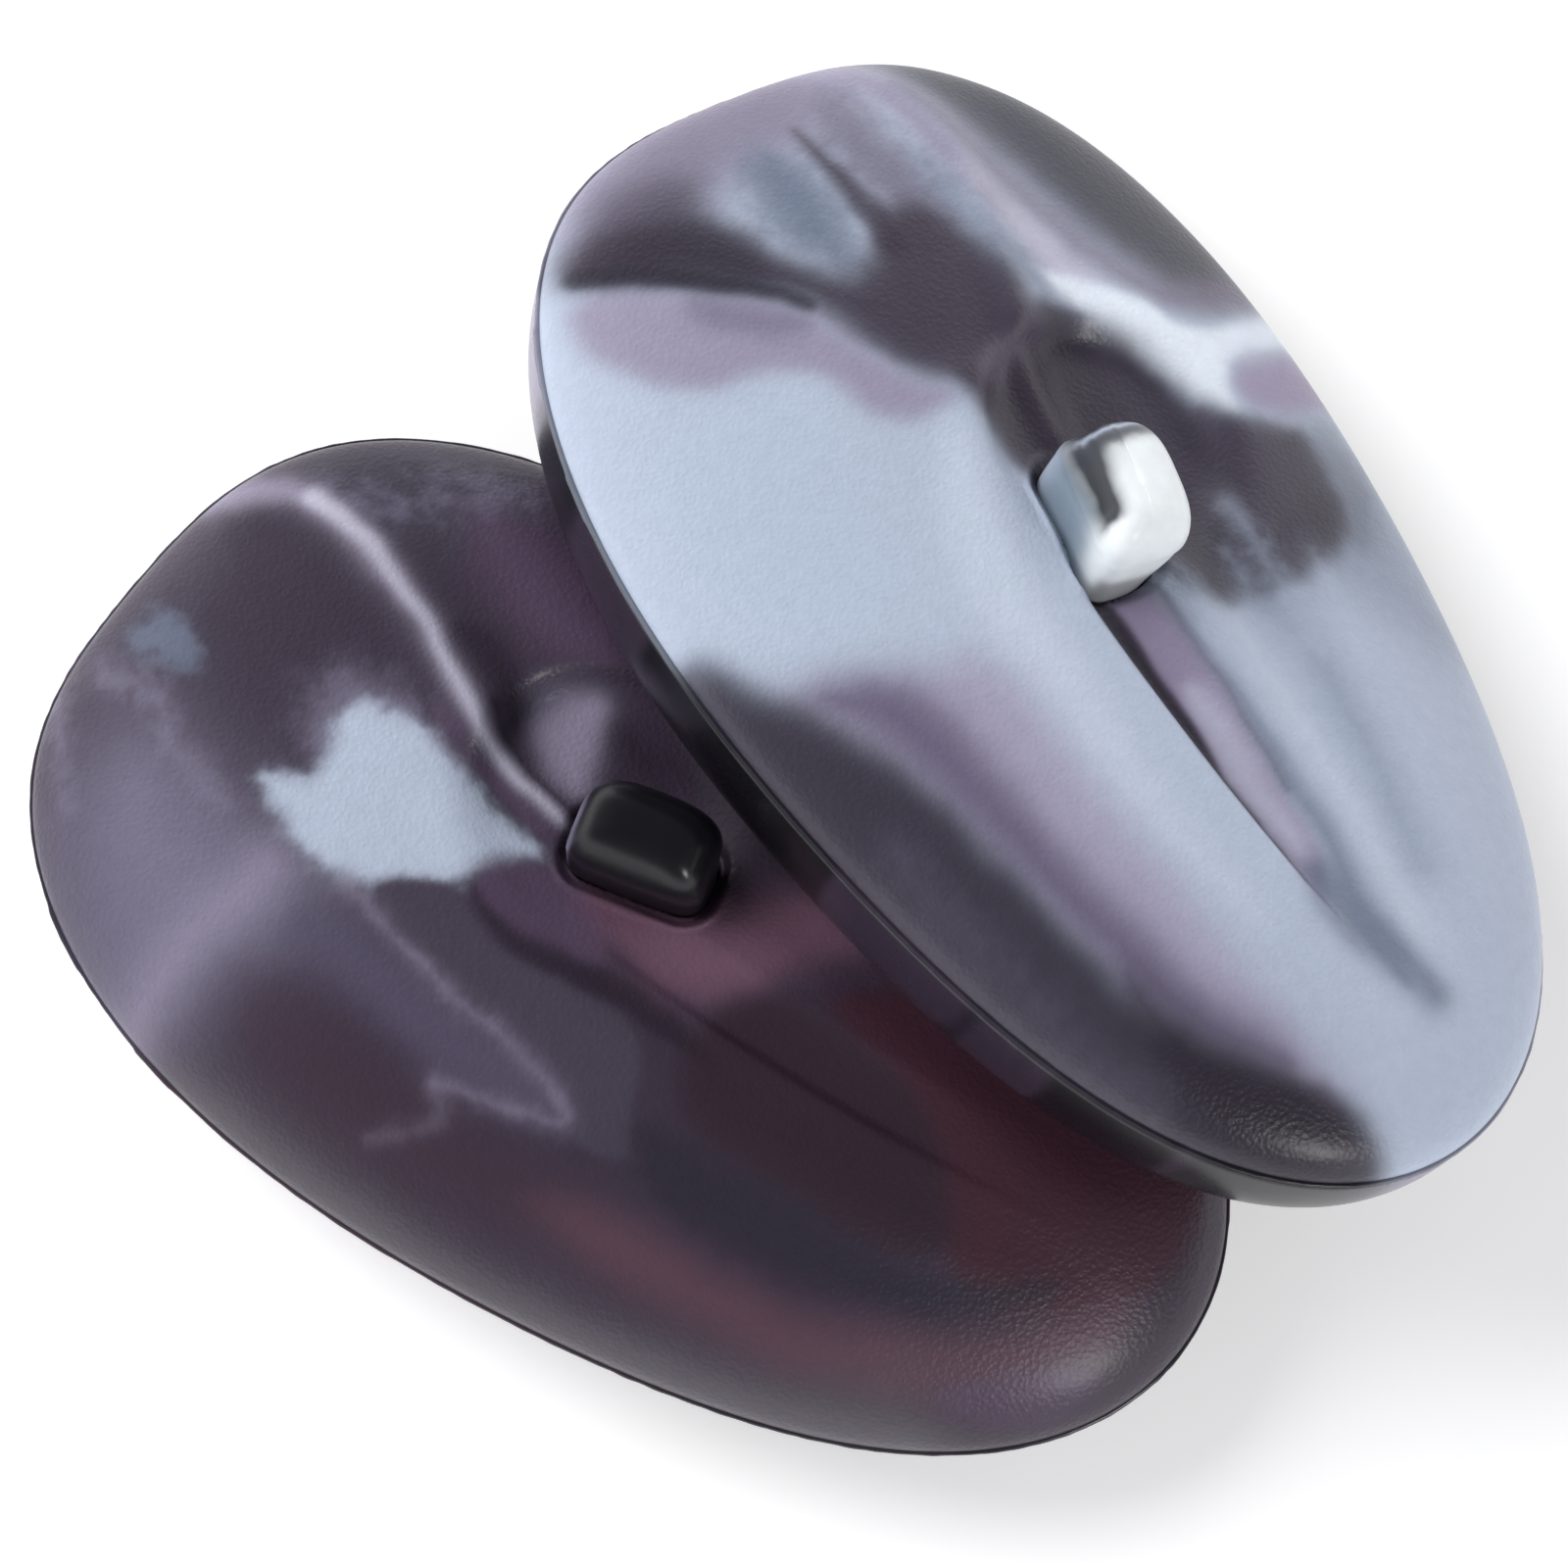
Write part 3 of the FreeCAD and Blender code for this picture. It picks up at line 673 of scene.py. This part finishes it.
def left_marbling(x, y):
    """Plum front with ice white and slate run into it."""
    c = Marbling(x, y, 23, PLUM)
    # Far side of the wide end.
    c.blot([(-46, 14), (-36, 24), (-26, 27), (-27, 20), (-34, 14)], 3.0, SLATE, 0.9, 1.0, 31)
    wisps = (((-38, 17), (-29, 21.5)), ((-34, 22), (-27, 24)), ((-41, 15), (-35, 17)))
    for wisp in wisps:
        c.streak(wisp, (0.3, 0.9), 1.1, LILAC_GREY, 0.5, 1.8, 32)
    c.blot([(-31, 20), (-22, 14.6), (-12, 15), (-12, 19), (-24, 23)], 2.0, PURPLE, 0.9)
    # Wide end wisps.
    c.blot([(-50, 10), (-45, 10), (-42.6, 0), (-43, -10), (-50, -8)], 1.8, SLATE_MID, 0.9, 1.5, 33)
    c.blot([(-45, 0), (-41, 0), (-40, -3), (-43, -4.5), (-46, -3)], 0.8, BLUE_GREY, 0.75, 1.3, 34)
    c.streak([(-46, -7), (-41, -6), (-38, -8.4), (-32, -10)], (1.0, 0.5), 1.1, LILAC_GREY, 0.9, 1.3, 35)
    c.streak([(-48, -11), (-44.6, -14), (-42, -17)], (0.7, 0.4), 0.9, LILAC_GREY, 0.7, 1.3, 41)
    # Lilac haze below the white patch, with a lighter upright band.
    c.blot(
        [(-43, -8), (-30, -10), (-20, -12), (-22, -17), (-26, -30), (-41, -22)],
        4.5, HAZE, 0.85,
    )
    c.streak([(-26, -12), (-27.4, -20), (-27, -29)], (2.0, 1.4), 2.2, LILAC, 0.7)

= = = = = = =

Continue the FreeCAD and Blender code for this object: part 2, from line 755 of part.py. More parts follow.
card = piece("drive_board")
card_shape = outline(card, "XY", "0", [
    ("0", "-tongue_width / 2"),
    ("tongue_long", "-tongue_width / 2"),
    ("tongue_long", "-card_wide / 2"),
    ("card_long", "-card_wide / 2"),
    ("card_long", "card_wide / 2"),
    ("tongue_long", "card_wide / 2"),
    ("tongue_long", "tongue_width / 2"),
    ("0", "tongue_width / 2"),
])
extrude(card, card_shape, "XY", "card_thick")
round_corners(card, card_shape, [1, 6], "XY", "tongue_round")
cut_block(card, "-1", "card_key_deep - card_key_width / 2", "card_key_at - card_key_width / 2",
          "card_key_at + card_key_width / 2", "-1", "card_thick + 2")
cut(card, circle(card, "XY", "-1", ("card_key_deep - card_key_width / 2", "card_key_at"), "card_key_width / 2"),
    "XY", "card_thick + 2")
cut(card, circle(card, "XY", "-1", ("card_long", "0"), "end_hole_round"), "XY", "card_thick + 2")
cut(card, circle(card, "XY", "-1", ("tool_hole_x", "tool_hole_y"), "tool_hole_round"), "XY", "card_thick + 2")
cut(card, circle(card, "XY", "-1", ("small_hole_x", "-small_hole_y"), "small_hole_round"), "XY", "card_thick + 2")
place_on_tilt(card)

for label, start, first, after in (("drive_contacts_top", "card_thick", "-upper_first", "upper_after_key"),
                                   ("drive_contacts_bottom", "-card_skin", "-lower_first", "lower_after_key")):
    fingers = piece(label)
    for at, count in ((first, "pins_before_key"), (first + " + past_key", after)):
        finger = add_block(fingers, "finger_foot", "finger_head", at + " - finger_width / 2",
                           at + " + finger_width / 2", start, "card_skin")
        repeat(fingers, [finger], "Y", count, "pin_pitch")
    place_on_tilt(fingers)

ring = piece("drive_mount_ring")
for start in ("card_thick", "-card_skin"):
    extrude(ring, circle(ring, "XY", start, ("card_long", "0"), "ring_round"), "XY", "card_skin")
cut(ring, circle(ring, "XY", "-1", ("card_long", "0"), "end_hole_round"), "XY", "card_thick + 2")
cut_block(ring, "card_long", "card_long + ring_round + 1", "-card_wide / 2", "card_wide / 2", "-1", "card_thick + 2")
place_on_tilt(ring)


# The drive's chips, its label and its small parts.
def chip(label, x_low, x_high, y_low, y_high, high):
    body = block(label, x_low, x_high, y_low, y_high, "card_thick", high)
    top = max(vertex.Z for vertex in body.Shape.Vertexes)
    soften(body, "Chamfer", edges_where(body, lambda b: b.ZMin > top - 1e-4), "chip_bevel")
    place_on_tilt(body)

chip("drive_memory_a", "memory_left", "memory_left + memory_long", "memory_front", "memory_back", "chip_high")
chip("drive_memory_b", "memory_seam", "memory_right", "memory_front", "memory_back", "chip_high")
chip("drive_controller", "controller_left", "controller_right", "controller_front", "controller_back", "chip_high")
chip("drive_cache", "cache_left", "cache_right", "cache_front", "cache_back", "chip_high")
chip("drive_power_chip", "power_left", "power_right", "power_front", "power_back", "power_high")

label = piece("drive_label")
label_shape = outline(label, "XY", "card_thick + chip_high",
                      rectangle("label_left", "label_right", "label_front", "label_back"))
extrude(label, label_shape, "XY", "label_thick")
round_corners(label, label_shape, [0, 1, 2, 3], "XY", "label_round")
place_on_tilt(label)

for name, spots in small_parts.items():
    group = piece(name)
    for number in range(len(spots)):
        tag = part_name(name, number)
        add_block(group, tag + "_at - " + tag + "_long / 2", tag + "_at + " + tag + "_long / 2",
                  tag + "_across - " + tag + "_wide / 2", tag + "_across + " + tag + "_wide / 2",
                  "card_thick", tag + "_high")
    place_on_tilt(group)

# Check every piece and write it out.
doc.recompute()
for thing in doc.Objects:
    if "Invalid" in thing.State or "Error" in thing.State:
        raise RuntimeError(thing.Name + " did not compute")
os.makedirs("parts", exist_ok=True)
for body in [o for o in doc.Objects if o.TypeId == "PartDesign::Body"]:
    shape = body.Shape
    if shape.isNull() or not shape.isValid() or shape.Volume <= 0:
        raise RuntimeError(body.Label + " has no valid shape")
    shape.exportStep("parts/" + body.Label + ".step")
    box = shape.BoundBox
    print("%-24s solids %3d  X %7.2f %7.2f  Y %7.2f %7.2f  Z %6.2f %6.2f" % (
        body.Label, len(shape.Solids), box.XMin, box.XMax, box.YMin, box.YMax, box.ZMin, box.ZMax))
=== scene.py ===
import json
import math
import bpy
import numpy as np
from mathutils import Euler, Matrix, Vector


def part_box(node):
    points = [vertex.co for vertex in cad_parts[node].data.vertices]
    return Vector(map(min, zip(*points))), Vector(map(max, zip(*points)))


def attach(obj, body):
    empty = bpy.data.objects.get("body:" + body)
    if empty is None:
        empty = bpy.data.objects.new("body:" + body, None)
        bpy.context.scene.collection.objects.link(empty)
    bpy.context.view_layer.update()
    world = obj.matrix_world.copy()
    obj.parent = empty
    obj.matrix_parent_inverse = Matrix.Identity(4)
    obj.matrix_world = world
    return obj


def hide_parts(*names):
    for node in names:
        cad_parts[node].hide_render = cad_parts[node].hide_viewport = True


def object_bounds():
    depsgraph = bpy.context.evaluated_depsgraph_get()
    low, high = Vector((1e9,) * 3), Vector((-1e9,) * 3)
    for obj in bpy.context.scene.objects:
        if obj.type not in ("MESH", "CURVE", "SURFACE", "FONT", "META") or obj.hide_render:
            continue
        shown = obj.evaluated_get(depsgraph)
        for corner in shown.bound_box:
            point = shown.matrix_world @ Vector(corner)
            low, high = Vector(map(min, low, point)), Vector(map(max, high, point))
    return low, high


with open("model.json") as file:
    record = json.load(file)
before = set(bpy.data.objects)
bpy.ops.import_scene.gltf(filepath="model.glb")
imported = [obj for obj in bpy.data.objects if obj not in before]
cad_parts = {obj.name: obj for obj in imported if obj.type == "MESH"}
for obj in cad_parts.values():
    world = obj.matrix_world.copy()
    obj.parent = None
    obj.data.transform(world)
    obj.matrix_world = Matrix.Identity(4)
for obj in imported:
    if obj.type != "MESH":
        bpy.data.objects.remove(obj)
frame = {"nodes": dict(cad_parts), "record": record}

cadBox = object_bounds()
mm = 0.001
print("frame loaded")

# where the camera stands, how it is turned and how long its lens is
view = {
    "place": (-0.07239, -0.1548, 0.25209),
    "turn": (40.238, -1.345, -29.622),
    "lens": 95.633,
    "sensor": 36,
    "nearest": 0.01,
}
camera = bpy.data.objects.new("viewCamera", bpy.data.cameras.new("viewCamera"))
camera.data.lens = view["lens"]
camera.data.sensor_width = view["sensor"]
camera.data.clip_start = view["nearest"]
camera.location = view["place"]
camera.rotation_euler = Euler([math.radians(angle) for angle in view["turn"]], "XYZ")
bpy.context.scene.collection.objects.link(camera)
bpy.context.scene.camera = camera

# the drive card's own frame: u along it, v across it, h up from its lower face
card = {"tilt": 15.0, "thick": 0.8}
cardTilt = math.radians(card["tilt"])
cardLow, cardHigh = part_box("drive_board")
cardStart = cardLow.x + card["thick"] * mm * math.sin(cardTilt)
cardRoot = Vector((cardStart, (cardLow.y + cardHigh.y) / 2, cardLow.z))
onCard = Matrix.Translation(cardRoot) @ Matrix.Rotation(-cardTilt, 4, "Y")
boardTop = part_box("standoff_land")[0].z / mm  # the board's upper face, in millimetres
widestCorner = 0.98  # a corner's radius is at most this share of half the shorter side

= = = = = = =

**Exercise objective:** Print exactly the lines from the one containing "for name, spots" to the one containing "depsgraph = bpy.context.evaluated_depsgraph_get()", both included, and nothing else.

**Response:**
for name, spots in small_parts.items():
    group = piece(name)
    for number in range(len(spots)):
        tag = part_name(name, number)
        add_block(group, tag + "_at - " + tag + "_long / 2", tag + "_at + " + tag + "_long / 2",
                  tag + "_across - " + tag + "_wide / 2", tag + "_across + " + tag + "_wide / 2",
                  "card_thick", tag + "_high")
    place_on_tilt(group)

# Check every piece and write it out.
doc.recompute()
for thing in doc.Objects:
    if "Invalid" in thing.State or "Error" in thing.State:
        raise RuntimeError(thing.Name + " did not compute")
os.makedirs("parts", exist_ok=True)
for body in [o for o in doc.Objects if o.TypeId == "PartDesign::Body"]:
    shape = body.Shape
    if shape.isNull() or not shape.isValid() or shape.Volume <= 0:
        raise RuntimeError(body.Label + " has no valid shape")
    shape.exportStep("parts/" + body.Label + ".step")
    box = shape.BoundBox
    print("%-24s solids %3d  X %7.2f %7.2f  Y %7.2f %7.2f  Z %6.2f %6.2f" % (
        body.Label, len(shape.Solids), box.XMin, box.XMax, box.YMin, box.YMax, box.ZMin, box.ZMax))
=== scene.py ===
import json
import math
import bpy
import numpy as np
from mathutils import Euler, Matrix, Vector


def part_box(node):
    points = [vertex.co for vertex in cad_parts[node].data.vertices]
    return Vector(map(min, zip(*points))), Vector(map(max, zip(*points)))


def attach(obj, body):
    empty = bpy.data.objects.get("body:" + body)
    if empty is None:
        empty = bpy.data.objects.new("body:" + body, None)
        bpy.context.scene.collection.objects.link(empty)
    bpy.context.view_layer.update()
    world = obj.matrix_world.copy()
    obj.parent = empty
    obj.matrix_parent_inverse = Matrix.Identity(4)
    obj.matrix_world = world
    return obj


def hide_parts(*names):
    for node in names:
        cad_parts[node].hide_render = cad_parts[node].hide_viewport = True


def object_bounds():
    depsgraph = bpy.context.evaluated_depsgraph_get()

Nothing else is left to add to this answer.